En sus, la Francophonie pourrait considérer les actions supplémentaires ci-après :
- L’organisation d’une foire commerciale de la Francophonie, une fois tous les deux ans, en marge de la Francophonie, afin de faire du Sommet l’affaire du secteur privé. La RIFE pourrait être institutionnalisée et se tenir en même temps que la Foire. Des prix de l’innovation en entreprenariat dans l’espace francophone pourraient être distribués à la même occasion ;- La rationalisation du site web www.espace-economique-francophone.com pour y inclure une base de données des exportateurs francophones, organisés selon les secteurs et les groupes de produits, et une base sur les opportunités commerciales et d’investissement dans les pays francophones;- La refonte de l’action d’appui aux marchés publics internationaux, en effectuant la collecte, la traduction et la publication sur le site www.espace-economique-francophone.com des principaux appels d’offres lancés dans les différents pays du monde ;- La transformation de la Direction du Développement durable et de la Solidarité de l’OIF en un Institut francophone du Développement économique chargé de piloter la dimension économique de la Francophonie et doté de moyens conséquents;- La publication annuelle d’un annuaire statistique de la Francophonie, incluant des données macroéconomiques et des chiffres clés concernant les échanges économiques des pays membres ;- La création d’un grand marché francophone du travail, favorisant, de manière équilibrée, la mobilité des experts et cadres dans l’espace francophone;- La consécration officielle du rôle des Chambres consulaires dans l’animation du réseau des gens d’affaires francophones et dans la jonction avec la Francophonie institutionnelle. Ceci permettra d’éviter la cacophonie dans la mobilisation du secteur privé francophone.
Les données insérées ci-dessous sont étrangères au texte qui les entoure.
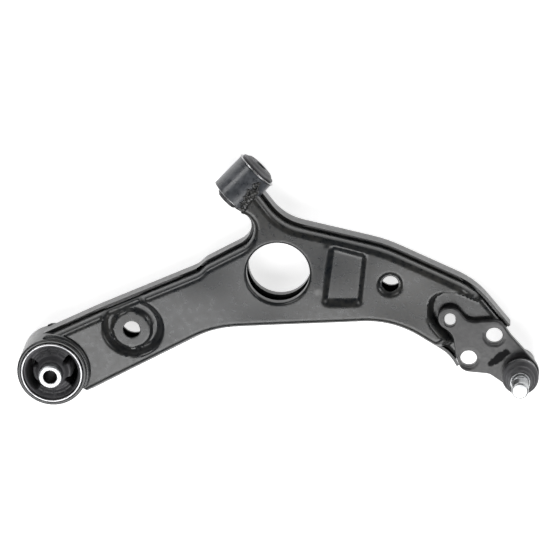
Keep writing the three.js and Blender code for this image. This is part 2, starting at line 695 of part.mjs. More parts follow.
function makeSeat() {
  const sphere = solid(new THREE.SphereGeometry(seatR, SMALL_STEPS, 16).rotateX(Math.PI / 2)
    .translate(ballPoint.x, ballPoint.y, ball.z));
  const block = turned([
    [0, coverTopZ + FIT], [seatOuterR - 1, coverTopZ + FIT], [seatOuterR, coverTopZ + FIT + 1],
    [seatOuterR, seatTopZ], [0, seatTopZ],
  ], ballPoint);
  return block.subtract(sphere).subtract(cylinder(ballPoint, 3, 0, ball.z, 16));
}

function makeCover() {
  const rim = cartridgeBore - FIT;
  const { z } = cover;
  return turned([
    [0, z + EDGE], [rim - 6, z + EDGE], [rim - 4, z], [rim, z], [rim, coverTopZ - EDGE],
    [rim - 3.4, coverTopZ],
    [0, coverTopZ],
  ], ballPoint);
}

function makeStud() {
  const { r, neckR, topZ, groove } = stud;
  const joinAngle = Math.asin(neckR / ball.r);
  const profile = [];
  const steps = 10;
  for (let i = 0; i <= steps; i += 1) {
    const angle = Math.PI - ((Math.PI - joinAngle) * i) / steps;
    profile.push([i === 0 ? 0 : ball.r * Math.sin(angle), ball.z + ball.r * Math.cos(angle)]);
  }
  profile.push(
    [neckR, ball.z + 16], [neckR + 0.8, ball.z + 20], [r - 0.3, boot.neckZ - 7.5], [r, boot.neckZ - 6],
    [r, boot.neckZ + 4.5], [r - groove, boot.neckZ + 5.8], [r - groove, boot.neckZ + 9.4],
    [r, boot.neckZ + 10.8], [r, topZ - 1.6], [r - 1.6, topZ], [0, topZ],
  );
  return turned(profile, ballPoint);
}

function makeBoot() {
  const { bulge, wall, neckZ } = boot;
  const baseR = bootBaseR;
  const bulgeR = baseR + bulge;
  const baseZ = cartridgeTopZ + FIT;
  const neckR = stud.r + FIT;
  return turned([
    [baseR - 2.6, baseZ], [baseR - 1, baseZ], [baseR - 1, baseZ + 2.8], [bulgeR - 0.4, baseZ + 4.1],
    [bulgeR, baseZ + 7], [bulgeR - 0.8, baseZ + 9.6], [bulgeR - 3.4, baseZ + 11.4],
    [bulgeR - 4.8, baseZ + 12.8],
    [bulgeR - 4.2, baseZ + 14.6], [bulgeR - 5.6, baseZ + 17.2], [neckR + 2.6, neckZ - 3.6],
    [neckR + 1.8, neckZ - 2.4], [neckR, neckZ - 2.4], [neckR, neckZ - 4.4],
    [bulgeR - 5.6 - wall, baseZ + 16.4],
    [bulgeR - 4.4 - wall, baseZ + 14.4], [bulgeR - 5.2 - wall, baseZ + 12.4],
    [bulgeR - 3.4 - wall, baseZ + 10.2],
    [bulgeR - 0.8 - wall, baseZ + 8.4], [bulgeR - 0.2 - wall, baseZ + 6.8], [baseR - 2.6, baseZ + 4.2],
  ], ballPoint);
}

function makeBaseRing() {
  const innerR = bootBaseR - 1 + FIT;
  const baseZ = cartridgeTopZ + FIT;
  return turned([
    [innerR, baseZ + 0.7], [innerR + 0.5, baseZ + 0.4], [innerR + 1.1, baseZ + 0.7],
    [innerR + 1.1, baseZ + 2],
    [innerR + 0.5, baseZ + 2.3], [innerR, baseZ + 2],
  ], ballPoint);
}

function makeNeckRing() {
  const innerR = stud.r + FIT;
  const low = boot.neckZ - 2.4 + FIT;
  return turned([
    [innerR, low], [innerR + 1.3, low], [innerR + 1.3, boot.neckZ - 0.5], [innerR + 0.8, boot.neckZ],
    [innerR, boot.neckZ],
  ], ballPoint);
}

// ---- scene graph ---------------------------------------------------------------------------------------

const arm = new THREE.Group();
const finishes = {
  coated: { color: 0x2a2c2f, roughness: 0.42, metalness: 0.3 },
  tube: { color: 0x33363b, roughness: 0.38, metalness: 0.35 },
  rubber: { color: 0x1c1d1e, roughness: 0.75, metalness: 0 },
  plated: { color: 0xd9dcdd, roughness: 0.25, metalness: 0.9 },
  steel: { color: 0xa9adb0, roughness: 0.35, metalness: 0.9 },
  polymer: { color: 0xe6e2d6, roughness: 0.5, metalness: 0 },
};

/** Adds one piece of the arm. */
function addPiece(name, finish, body) {
  const mesh = new THREE.Mesh(geometryOf(body), new THREE.MeshStandardMaterial(finishes[finish]));
  mesh.name = name;
  arm.add(mesh);
}

addPiece('upper_shell', 'coated', makeUpperShell());
addPiece('lower_shell', 'coated', makeLowerShell());
addPiece('seam_weld_front', 'coated', makeSeamWeld([
  { point: vec2(frontPoint.x + 62, 0), bearing: 180 },
  { point: vec2(ballX - 20, ballY + 62), bearing: -50 },
  { point: vec2(frontPoint.x, ballY + 100), bearing: -90 },
]));
addPiece('seam_weld_rear', 'coated', makeSeamWeld([
  { point: vec2(42, 0), bearing: 180 },
  { point: vec2(142, 0), bearing: 0 },
  { point: vec2(0, 50), bearing: -90 },
]));
addPiece('seam_weld_lower', 'coated', makeSeamWeld([
  { point: vec2(52, 0), bearing: 180 },
  { point: vec2(ballX - 90, 0), bearing: 0 },
  { point: vec2(0, 62), bearing: 90 },
  { point: vec2(50, 40), bearing: 114 },
]));
addPiece('front_bush_tube', 'tube', makeFrontTube());
addPiece('front_tube_weld_upper', 'coated', makeFrontWeld(armTopZ, 1, 4.6));
addPiece('front_tube_weld_lower', 'coated', makeFrontWeld(armBottomZ, -1, 3.2));
addPiece('front_bush_outer_sleeve', 'steel', makeFrontSleeve());
addPiece('front_bush_rubber', 'rubber', makeFrontRubber());
addPiece('front_bush_inner_sleeve', 'steel', makeFrontCore());
addPiece('rear_bush_housing', 'coated', makeRearHousing());
addPiece('rear_housing_weld_upper', 'coated', makeRearWeld(armTopZ, 1, 3.8));
addPiece('rear_housing_weld_lower', 'coated', makeRearWeld(armBottomZ, -1, 2));
addPiece('rear_bush_outer_sleeve', 'steel', makeRearSleeve());
addPiece('rear_bush_rubber', 'rubber', makeRearRubber());
addPiece('rear_bush_inner_sleeve', 'plated', makeRearCore());
addPiece('ball_joint_bracket', 'coated', makeBracket());
addPiece('bracket_weld', 'coated', makeBracketWeld());
addPiece('ball_joint_cartridge', 'coated', makeCartridge());
addPiece('ball_joint_circlip', 'steel', makeClip());
addPiece('ball_joint_seat', 'polymer', makeSeat());
addPiece('ball_joint_cover_plate', 'coated', makeCover());
addPiece('ball_stud', 'plated', makeStud());
addPiece('dust_boot', 'rubber', makeBoot());
addPiece('boot_base_ring', 'steel', makeBaseRing());
addPiece('boot_neck_ring', 'plated', makeNeckRing());

const footprint = new THREE.Box3().setFromObject(arm, true);
const middle = footprint.getCenter(new THREE.Vector3());
arm.position.set(-middle.x, -middle.y, -footprint.min.z);

export default arm;
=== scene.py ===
"""Front lower control arm: the finished surfaces, materials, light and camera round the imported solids.

Lengths in the classes are millimetres in the drawing frame, whose origin is on the rear bush's axis at
floor level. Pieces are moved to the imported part's frame, in metres, when they are finished.
"""

import json
import logging
import math
from collections.abc import Callable, Iterable, Sequence
from dataclasses import dataclass, field
from enum import Enum

import bmesh
import bpy
import numpy as np
from bmesh.types import BMEdge, BMesh, BMFace, BMVert
from bpy.types import Material, Node, NodeSocket, NodeTree, Object
from mathutils import Matrix, Vector


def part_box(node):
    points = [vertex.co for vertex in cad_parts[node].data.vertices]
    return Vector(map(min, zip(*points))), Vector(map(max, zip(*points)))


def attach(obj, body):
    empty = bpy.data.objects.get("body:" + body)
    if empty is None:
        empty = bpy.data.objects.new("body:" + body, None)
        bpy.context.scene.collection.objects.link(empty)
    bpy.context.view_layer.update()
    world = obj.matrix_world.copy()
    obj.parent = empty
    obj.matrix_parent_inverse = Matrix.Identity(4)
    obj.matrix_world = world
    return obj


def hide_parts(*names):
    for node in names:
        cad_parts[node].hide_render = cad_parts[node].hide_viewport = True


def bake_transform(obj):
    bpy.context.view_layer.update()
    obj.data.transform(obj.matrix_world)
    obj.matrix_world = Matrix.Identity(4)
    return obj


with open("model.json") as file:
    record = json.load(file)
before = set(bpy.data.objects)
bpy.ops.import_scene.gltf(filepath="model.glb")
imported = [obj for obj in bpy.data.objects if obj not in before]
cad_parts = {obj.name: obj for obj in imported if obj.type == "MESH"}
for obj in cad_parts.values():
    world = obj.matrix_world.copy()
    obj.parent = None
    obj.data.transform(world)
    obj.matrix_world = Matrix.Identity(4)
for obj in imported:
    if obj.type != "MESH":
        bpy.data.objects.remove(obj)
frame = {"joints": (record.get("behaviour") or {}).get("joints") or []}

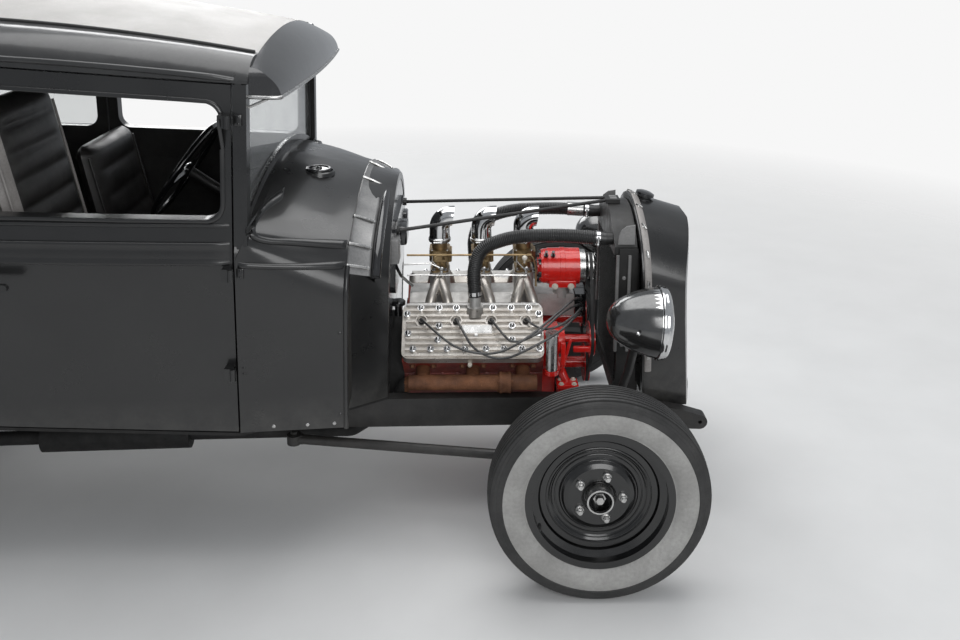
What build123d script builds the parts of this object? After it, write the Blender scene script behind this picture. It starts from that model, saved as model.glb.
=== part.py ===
from build123d import *
import os
from math import cos, radians, sin, tan

# A fenderless two-door hot rod sedan with an open side-valve V8.
# Millimetres. X points forward, Y to the car's left, Z up.
# Every piece is drawn with x = 0 at the front axle and z = 0 on the ground below it.
# Body and frame are drawn level, then tipped nose-down by the rake about the front hub.
# The finished car is moved so that its origin is on the ground, midway along and across.

os.makedirs("parts", exist_ok=True)

# Stance
wheelbase = 2629
half_track = 711
rake = 2.0
front_reach = 423
rear_reach = 3069
front_axle_x = (rear_reach - front_reach) / 2

# Tyres and wheels
front_tyre_radius = 329
front_tyre_width = 135
rear_tyre_radius = 372
rear_tyre_width = 165
rim_radius = 203
rim_flange = 17
rim_gauge = 4
lug_circle = 69.85
lug_count = 5
lug_radius = 10
lug_length = 16
drum_radius = 152
hub_radius = 40
spindle_radius = 13
spindle_clearance = 1.5
bead_share = 0.72

# Steering
kingpin_y = 640
kingpin_radius = 10
kingpin_clearance = 0.3
boss_radius = 22
boss_height = 68
ear_gap = 3
ear_thickness = 18
arm_reach = 150
tie_rod_radius = 11

# Frame
rail_height = 100
rail_width = 44
rail_top = 418
rail_rear_x = -2950
kick_up = 90
kick_front_x = -2150
kick_rear_x = -2330
rail_outer = 350
horn_outer = 300
flare_front_x = -150
flare_rear_x = -750
horn_tip_x = 398
horn_tip_z = 343
horn_tip_radius = 25
horn_bore = 6.5

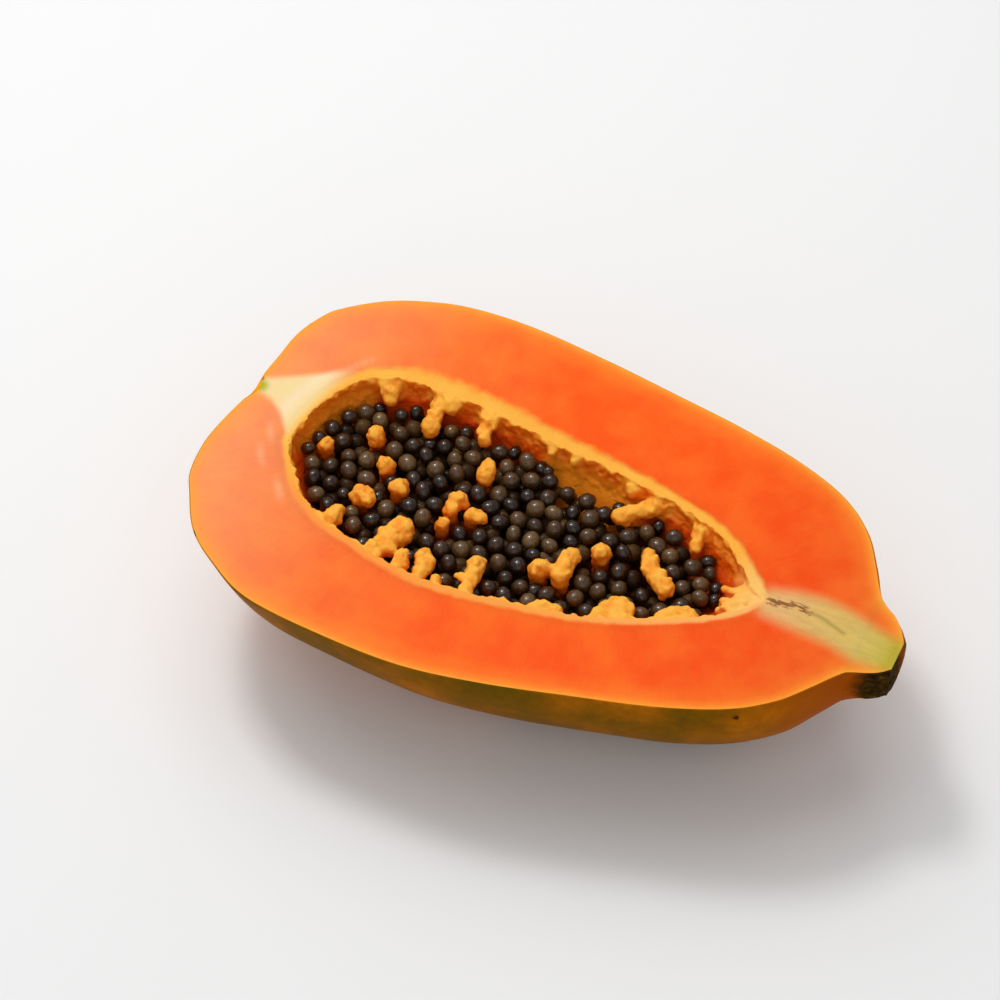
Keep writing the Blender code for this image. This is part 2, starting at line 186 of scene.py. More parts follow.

En matière de financement innovant et de développement de l’entreprenariat, l’OIF pourrait créer un Fonds francophone de l’entreprenariat, abondé par les Etats membres et par le secteur privé, et dont la gestion serait confiée, après appel d’offres, à une structure privée, selon un cahier de charges défini au préalable. Ce fonds pourrait notamment refinancer les institutions de micro-finance des pays pauvres et prendre des participations, sous forme de capital investissement, dans quelques projets innovants et porteurs.
Dans le domaine du renforcement des capacités, il faudrait étudier les moyens de démultiplier les modules de l’Institut Francophone de l’Entreprenariat au sein même des pays membres, en signant des protocoles avec des écoles et universités locales.
L’ensemble de ces idées et d’autres encore pourraient être approfondies par l’OIF, dans le cadre d’un travail d’élaboration d’un Livre blanc sur la Francophonie économique, en gardant scrupuleusement à l’esprit les cinq principes directeurs qui guident l’Organisation dans le choix de ses priorités et de ses actions : la subsidiarité, l’intégration, la pertinence, le partenariat et la mesurabilité.